Having to clear it at 3 different places is just wrong.
We could clear the flag early in scheduler_ipi() and set some specific value in rq->idle_balance that tells we want nohz idle balancing from the softirq, something like this untested:
I'm not sure that we can have less than 2 places to clear it: cancel place or acknowledge place otherwise we can face a situation where idle load balance will be triggered 2 consecutive times because NOHZ_BALANCE_KICK will be cleared before the idle load balance has been done and had a chance to migrate tasks.
I guess it depends what is the minimum value of rq->next_balance, it seems to be large enough to avoid this kind of incident. Although I don't know well the whole logic with rq->next_balance and ilb trigger so I must defer to you.
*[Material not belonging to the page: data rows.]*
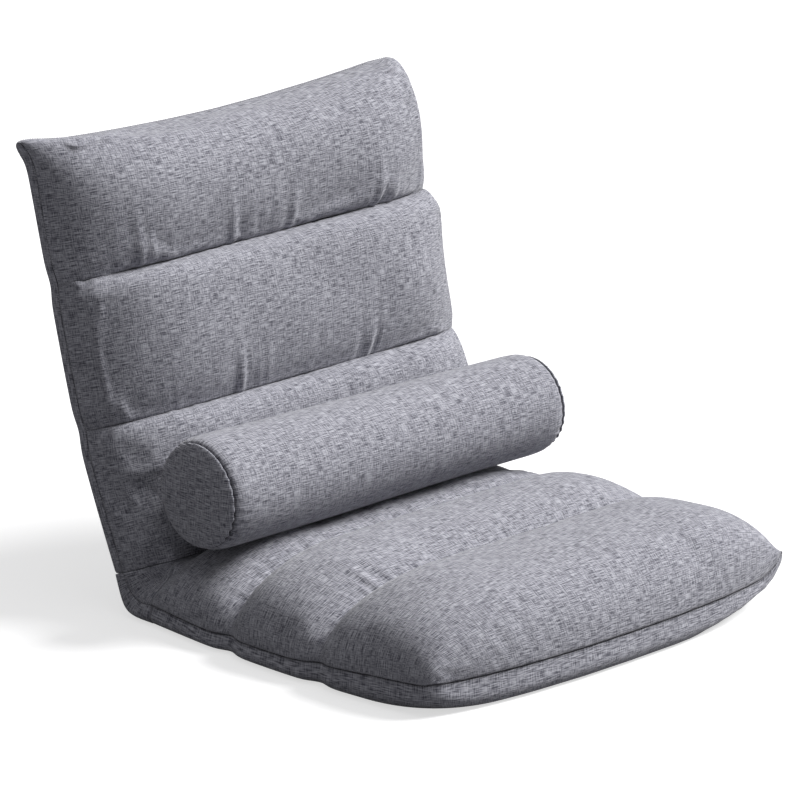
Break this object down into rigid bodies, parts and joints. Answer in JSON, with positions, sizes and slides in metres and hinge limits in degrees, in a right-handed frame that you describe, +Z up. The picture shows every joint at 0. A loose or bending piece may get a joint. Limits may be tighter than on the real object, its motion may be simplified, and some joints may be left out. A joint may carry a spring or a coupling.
{
  "type": "floor chair",
  "caption": "Legless folding floor chair: channelled cloth seat and back on a ratchet-hinged tube frame, with a loose bolster in the crease.",
  "frame": {"origin": "on the floor under the middle of the seat, on the flat of the seat's underside", "axes": "+Z up, the chair faces -Y, +X is across the chair along the hinge axis"},
  "size_m": [0.564, 0.6392, 0.5049],
  "materials": {
    "cloth": "heather linen weave",
    "filling": "fibre filling",
    "foam": "open-cell foam",
    "plate": "zinc plated",
    "slider": "nickel plated",
    "steel": "bare hardened steel",
    "tube": "satin black paint",
    "webbing": "elastic webbing",
    "zip": "woven tape with a plastic coil"
  },
  "bodies": {
    "seat": {"arm_rivet_front_left": "steel", "arm_rivet_front_right": "steel", "arm_rivet_rear_left": "steel", "arm_rivet_rear_right": "steel", "cheek_inner_left": "plate", "cheek_inner_right": "plate", "cheek_outer_left": "plate", "cheek_outer_right": "plate", "pawl_pin_left": "steel", "pawl_pin_right": "steel", "pawl_spring_left": "steel", "pawl_spring_right": "steel", "pivot_pin_left": "steel", "pivot_pin_right": "steel", "seat_arm_left": "steel", "seat_arm_right": "steel", "seat_cover_bottom": "cloth", "seat_cover_top": "cloth", "seat_cross_tube": "tube", "seat_frame_tube": "tube", "seat_pad_front": "foam", "seat_pad_middle": "foam", "seat_pad_rear": "foam", "seat_slab": "foam", "seat_strap_front": "webbing", "seat_strap_middle": "webbing", "seat_strap_rear": "webbing", "seat_tube_rivet_left": "steel", "seat_tube_rivet_right": "steel", "waist_gusset": "cloth"},
    "back": {"back_arm_left": "steel", "back_arm_right": "steel", "back_cover_front": "cloth", "back_cover_rear": "cloth", "back_cross_tube": "tube", "back_frame_tube": "tube", "back_pad_head": "foam", "back_pad_lower": "foam", "back_pad_middle": "foam", "back_slab": "foam", "back_strap_lower": "webbing", "back_strap_middle": "webbing", "back_strap_upper": "webbing", "back_tube_rivet_left": "steel", "back_tube_rivet_right": "steel", "zip_tape": "zip"},
    "bolster": {"bolster_cover": "cloth", "bolster_end_left": "cloth", "bolster_end_right": "cloth", "bolster_filling": "filling"},
    "pawl_left": {"pawl_left": "steel"},
    "pawl_right": {"pawl_right": "steel"},
    "release_left": {"release_plate_left": "plate"},
    "release_right": {"release_plate_right": "plate"},
    "zip": {"zip_slider": "slider"}
  },
  "joints": [
    {"name": "back_fold", "type": "hinge", "parent": "seat", "child": "back", "pos_m": [0, 0.216, 0.036], "axis": [1, 0, 0], "range_deg": [-70, 70], "deforming": ["back_cover_front", "back_pad_lower", "back_pad_middle", "back_slab", "bolster_cover", "bolster_end_left", "bolster_end_right", "bolster_filling", "seat_cover_top", "seat_pad_middle", "seat_pad_rear", "seat_slab", "waist_gusset"]},
    {"name": "bolster_lift", "type": "slide", "parent": "seat", "child": "bolster", "axis": [0, -0.5736, 0.8192], "range_m": [0, 0.6]},
    {"name": "pawl_left", "type": "hinge", "parent": "seat", "child": "pawl_left", "pos_m": [0, 0.19155, 0.03902], "axis": [1, 0, 0], "range_deg": [0, 7], "deforming": ["pawl_spring_left"]},
    {"name": "pawl_right", "type": "hinge", "parent": "seat", "child": "pawl_right", "pos_m": [0, 0.19155, 0.03902], "axis": [1, 0, 0], "range_deg": [0, 7], "deforming": ["pawl_spring_right"]},
    {"name": "release_left", "type": "hinge", "parent": "seat", "child": "release_left", "pos_m": [0, 0.216, 0.036], "axis": [1, 0, 0], "range_deg": [0, 28]},
    {"name": "release_right", "type": "hinge", "parent": "seat", "child": "release_right", "pos_m": [0, 0.216, 0.036], "axis": [1, 0, 0], "range_deg": [0, 28]},
    {"name": "zip_slide", "type": "slide", "parent": "back", "child": "zip", "axis": [1, 0, 0], "range_m": [-0.325, 0]}
  ],
  "couplings": [
    {"joint": "pawl_right", "follows": "pawl_left", "ratio": 1},
    {"joint": "release_left", "follows": "pawl_left", "ratio": 4},
    {"joint": "release_right", "follows": "pawl_left", "ratio": 4}
  ]
}
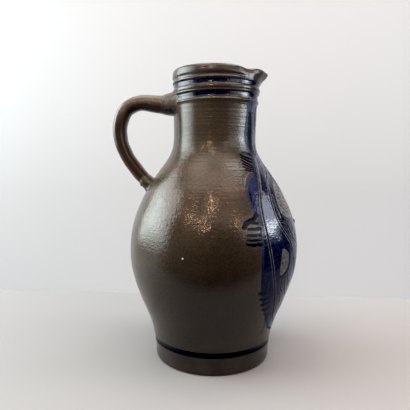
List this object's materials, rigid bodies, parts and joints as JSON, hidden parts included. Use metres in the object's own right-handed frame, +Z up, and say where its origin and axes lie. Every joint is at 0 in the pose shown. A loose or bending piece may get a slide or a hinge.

In the trace that was showing the issue, i can see that both CPU0 and CPU1 were trying to trig ILB almost simultaneously and the test_and_set NOHZ_BALANCE_KICK filters one request so i would say that clearing the bit before the end of the idle load balance sequence can generate such sequence
I see.
In the sequence below, i have minimized the clear of NOHZ_BALANCE_KICK in 2 places : acknowledge and cancel. I have reused part of the proposal from peter which clears the bit if the condition doesn't match but i have reordered the tests to done that only if all other condition are matching
static inline bool got_nohz_idle_kick(void) {
- int cpu = smp_processor_id();
- return idle_cpu(cpu) && test_bit(NOHZ_BALANCE_KICK, nohz_flags(cpu));
- bool nohz_kick = test_bit(NOHZ_BALANCE_KICK, nohz_flags(cpu));
if (!nohz_kick)
return false;
if (idle_cpu(cpu) && !need_resched())
return true;
clear_bit(NOHZ_BALANCE_KICK, nohz_flags(cpu));
return false;
}
#else /* CONFIG_NO_HZ_COMMON */ @@ -1393,8 +1401,9 @@ static void sched_ttwu_pending(void)
void scheduler_ipi(void) {
- if (llist_empty(&this_rq()->wake_list) && !got_nohz_idle_kick()
- && !tick_nohz_full_cpu(smp_processor_id()))
- if (llist_empty(&this_rq()->wake_list)
- && !tick_nohz_full_cpu(smp_processor_id())
- && !got_nohz_idle_kick()) return;
But we still need got_nohz_idle_kick() to be the first check, don't we? Otherwise if we run an "idle -> quick task slice -> idle" sequence we may keep the flag but lose the notifying IPI in between.
I'm not sure to catch the sequence you are describing above: "idle -> quick task slice -> idle". In addition, got_nohz_idle_kick must be the last tested condition (in my proposal) in order to clear NOHZ_BALANCE_KICK only if we are sure that we are going to return without possibility to trig the Idle load balance
Vincent